Design notebook
Q&A with Ashley Muir of Mason & Wales Architects
Lois and Rolfe Mills were keen on a “young architect who listened”. How many houses did you have under your belt before this one? Lois and Rolfe, and another couple, provided the ultimate gift to a newly graduated architect – they commissioned me to design a building. I instantly realised the huge trust that they had placed in me. I needed to listen. This was a serious undertaking and Rolfe and Lois needed the utmost respect, insight and thoughtfulness in the work that I did for them, and for all of my other clients since. You spent a lot of time talking about the house before you started designing. How did that influence your practice on subsequent projects? Conversations with the client – whether for a house or a commercial building – provide all sorts of insights into what a client really wants.

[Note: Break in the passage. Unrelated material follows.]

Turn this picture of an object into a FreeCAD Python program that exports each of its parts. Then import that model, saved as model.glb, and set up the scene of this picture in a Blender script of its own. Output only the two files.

I was once engaged to design a warehouse with a budget of $25 million and what the client told me, in two meetings, indicated to me that they didn’t need a warehouse at all – they simply needed to load their products into a container for transport to the customer. They didn’t build the warehouse. The house attracted a bit of local consternation at the time – have you experienced anything similar since? Now the public conversations are different. The fixation is with size or cost. What are you working on these days? I’ve always been a general practitioner so I am working with clients on many houses all over New Zealand and on a handful of large commercial buildings, hotels and apartment buildings.